Apakah nama Tamtam yang aneh itu memang bersumber dari cerita atau
legenda dari Timur Tengah? Kalau ya, bagaimana menjelaskan filosofi
cerita itu, kok kaitannya dengan ajaran Hindu juga besar? Diskusi tak
menghasilkan apa-apa, karena yang didiskusikan sesuatu yang miskin
sekali informasinya.
Tentu saja saya percaya,
para budayawan di Buleleng dan peminat sejarah serta peminat purbakala
bisa menjelaskan tentang pelinggih-pelinggih yang unik di Pura Gambur
Anglayang itu. Yang pertama harus dijelaskan adalah apakah pelinggih itu
semacam "tanda bukti persahabatan" yang berlangsung di abad itu.

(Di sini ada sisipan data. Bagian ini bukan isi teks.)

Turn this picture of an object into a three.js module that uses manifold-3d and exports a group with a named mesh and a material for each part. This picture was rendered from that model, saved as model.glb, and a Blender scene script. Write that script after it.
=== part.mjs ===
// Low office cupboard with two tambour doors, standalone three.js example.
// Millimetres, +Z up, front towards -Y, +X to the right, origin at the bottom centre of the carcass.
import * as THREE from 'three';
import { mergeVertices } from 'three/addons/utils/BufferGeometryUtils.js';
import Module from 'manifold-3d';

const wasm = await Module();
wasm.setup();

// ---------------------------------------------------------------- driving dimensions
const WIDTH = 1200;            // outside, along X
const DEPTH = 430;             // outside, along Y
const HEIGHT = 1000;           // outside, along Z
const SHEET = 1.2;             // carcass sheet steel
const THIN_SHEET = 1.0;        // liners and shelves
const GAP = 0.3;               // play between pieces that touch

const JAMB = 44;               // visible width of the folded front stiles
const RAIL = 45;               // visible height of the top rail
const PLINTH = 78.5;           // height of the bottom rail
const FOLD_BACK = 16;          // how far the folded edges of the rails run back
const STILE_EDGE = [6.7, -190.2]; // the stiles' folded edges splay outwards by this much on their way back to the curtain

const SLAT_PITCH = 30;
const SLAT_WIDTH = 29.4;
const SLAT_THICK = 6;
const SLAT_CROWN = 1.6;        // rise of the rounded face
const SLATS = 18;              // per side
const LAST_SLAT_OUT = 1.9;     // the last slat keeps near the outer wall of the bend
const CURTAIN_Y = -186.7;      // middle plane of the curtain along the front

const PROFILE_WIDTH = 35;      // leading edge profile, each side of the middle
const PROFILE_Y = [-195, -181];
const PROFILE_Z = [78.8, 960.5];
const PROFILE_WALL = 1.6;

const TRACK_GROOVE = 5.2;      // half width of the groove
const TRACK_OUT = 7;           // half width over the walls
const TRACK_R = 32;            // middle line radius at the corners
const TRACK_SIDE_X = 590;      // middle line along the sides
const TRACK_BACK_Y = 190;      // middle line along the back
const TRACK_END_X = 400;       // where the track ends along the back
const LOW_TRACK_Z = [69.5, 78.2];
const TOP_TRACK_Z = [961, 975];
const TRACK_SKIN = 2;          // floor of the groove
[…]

Maksudnya, warga setempat menerima kedatangan tamu dari berbagai suku
dan agama, lalu karena berkesannya persabahatan itu dibuatkan "tanda
persabahatan" atau dalam bahasa sekarang "monumen" untuk mengenangnya.

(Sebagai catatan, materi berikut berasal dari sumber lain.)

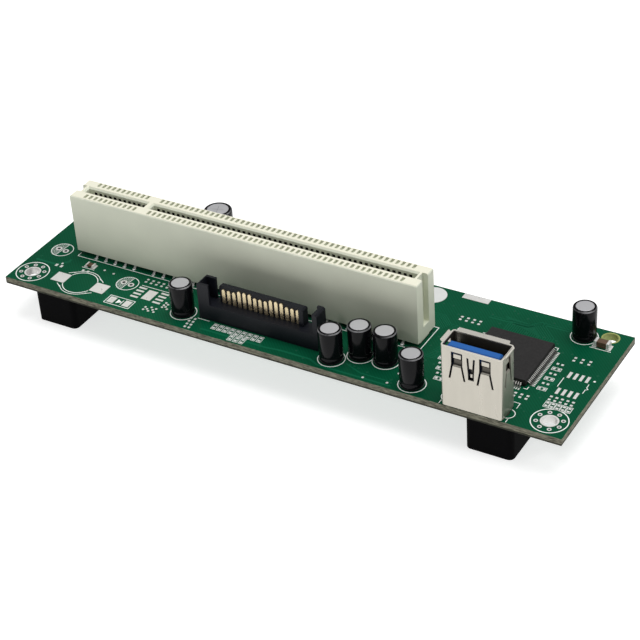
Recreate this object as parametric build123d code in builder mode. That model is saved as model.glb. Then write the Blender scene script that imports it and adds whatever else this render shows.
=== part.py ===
from build123d import *
import os

os.makedirs("parts", exist_ok=True)

# Driving dimensions, millimetres
board_length = 131.6
board_width = 36.4
board_thickness = 1.6
foot_height = 8.5
foot_side = 10.2
foot_corner = 1.2
left_foot_inset = 11.5
right_foot_inset = 15.8
foot_edge_inset = 6.45

mount_hole_diameter = 3.2
end_hole_inset = 4.3
front_hole_inset = 4.2
rear_hole_inset = 2.3

contact_pitch = 1.27
slot_positions = 62
key_positions = (11, 12)
slot_centre_x = -14.2
slot_end_margin = 3.65
slot_width = 7.4
slot_height = 15.05
slot_standoff = 1.0
slot_floor = 6.2
groove_width = 1.75
groove_overrun = 0.85
groove_bare_end = 0.8
groove_lead_in = 0.4
key_wall = 1.6
pocket_width = 0.7
pocket_length = 1.4
pocket_depth = 0.6
pocket_wall = 0.45
chamber_width = 0.7
chamber_wall = 0.75
window_top_drop = 0.95
end_guide_width = 2.5
end_guide_depth = 1.2
end_guide_floor = 3.7
slot_edge = 0.25
standoff_length = 2.4
standoff_inset = 1.7
standoff_width = 4.4
inner_row = 1.27
outer_row = 3.81

lead_thickness = 0.2
lead_width = 0.5
contact_tip_gap = 0.1
contact_tip_drop = 0.9
contact_wall_gap = 0.15

power_pins = 15
power_centre_x = -4.25
power_front_inset = 4.95
power_depth = 3.6
power_left_reach = 14.0
power_right_reach = 14.7
power_base_height = 3.8
power_tower_height = 8.7
power_left_tower = 2.8
power_right_tower = 1.1
power_tower_wall = 0.6
power_tower_front_wall = 0.5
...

Yang kedua dijelaskan, apakah nama Sundawan benar dari Sunda, apakah
Mekah benar kota suci Mekah. Yang ketiga menyangkut agama itu, terutama
apakah benar menyangkut agama Islam?
Jika salah
menjelaskan hal ini, "tanda bukti persabahatan" itu bisa menimbulkan
polemik untuk masa sekarang, apalagi kalau pelinggih itu dipuja
sebagaimana umat Hindu memuja pelinggih suci. Emha Ainun Nadjib bisa
kagum melihat bukti kerukunan itu di masa lalu, dan semua orang bisa
juga kagum mengenang bagaimana di abad silam kerukunan demikian
bagusnya. Tetapi, karena warisan ini dipelihara secara tradisi dengan
cara-cara ritual Hindu karena letaknya di dalam pura, jangan-jangan akan
menimbulkan masalah di masa kini.
Dalam hati
kecil, saya lebih senang kalau kata "Mekah" yang ada dalam Ratu Gede
Dalem Mekah bukan kota suci Mekah di Arab Saudi sekarang ini, tetapi
desa Mekah yang ada di Probolinggo atau Mojokerto atau mungkin nama yang
mirip itu di pelosok Bali. Dengan begitu Gede Dalem Mekah hanyalah Mpu
Tanrupa atau Ki Ngelawang yang datang dari Majapahit, sehingga tak
apa-apalah sekarang dipuja dengan sesajen khas Hindu.